An official at the casino spoke with KUOW on condition of anonymity because their job does not allow them to speak with the press. They were there that evening and interacted with Harrell and the Sanchezes.

They said they were surprised by the Sanchez’ complaint, because Harrell was dressed “like an attorney,” surely not the type to brandish a weapon.

They said they don’t recall there being a group of men that approached Harrell, and they don’t remember the conflict being resolved between the two parties before law enforcement got involved.

It’s hard to say if Rose Sanchez’s full account of what happened in 1996 was included in the police report from the time, as the Iowa Department of Public Safety provided KUOW with an abridged version of the report.

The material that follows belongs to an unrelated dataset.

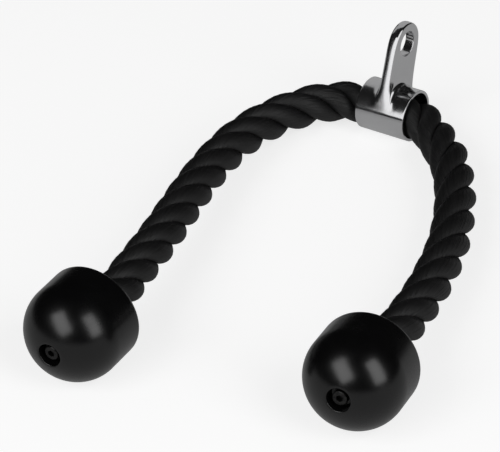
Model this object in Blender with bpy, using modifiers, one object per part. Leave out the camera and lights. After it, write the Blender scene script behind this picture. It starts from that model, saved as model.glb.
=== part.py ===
# Triceps rope attachment: one thick three-strand rope drawn through a chrome eye
# collar, with a screwed-on ball end on each of its two tails. It is laid out on a
# flat surface as an open U, the tang of the collar leaning back from upright.
# Metres, +Z up. X runs along the rope inside the collar, +Y from the balls to it.

import math

import bmesh
import bpy
from mathutils import Matrix, Vector

# Clearance that is left between pieces that touch on the real object.
fit_gap = 0.0003
# How far a cutter runs past the face that it opens.
overrun = 0.002
# Points nearer than this are one point.
weld_reach = 0.00001

# Rope: plain tubes as thick as the three strands laid together.
rope_radius = 0.0140
rope_point_spacing = 0.0115
rope_end_lead = 0.0020
rope_sides_resolution = 4
route_samples = 16

# Eye collar: a short tube that the rope runs through, with the tang on it.
collar_slack = 0.0020
collar_wall = 0.0020
collar_bore_radius = rope_radius + collar_slack
collar_outer_radius = collar_bore_radius + collar_wall
collar_centre = Vector((-0.0630, 0.1650, collar_outer_radius))
rope_sag_in_collar = 0.00144
collar_length = 0.0375
collar_end_chamfer = 0.0004
collar_facets = 72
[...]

After being presented with Rose and Jose’s account of what happened, the mayor maintains his story.

“You have reviewed documentation from the time, across multiple mediums, and by trying to reconstruct alleged events and contradicting the record through this interview 30 years later, there is a danger of significantly misrepresenting the facts as they exist in the record,” said mayor spokesperson Housen.

Housen also said present-day media stories about Harrell brandishing a gun have forced him to relive his trauma.

Rose gave birth to her daughter Selena three weeks after the casino incident. Now Rose and Jose have grandchildren. They most recently purchased and moved into a mobile home in Iowa.

Reached by phone in February, Rose said it was the first she’d heard that the man from the parking lot was now the mayor of Seattle.


Editor's note: an earlier version of this story said this incident took place in a parking garage. Whether it was in a lot or a garage is unclear, however, as recollections differ. KUOW removed references to a parking garage for clarity.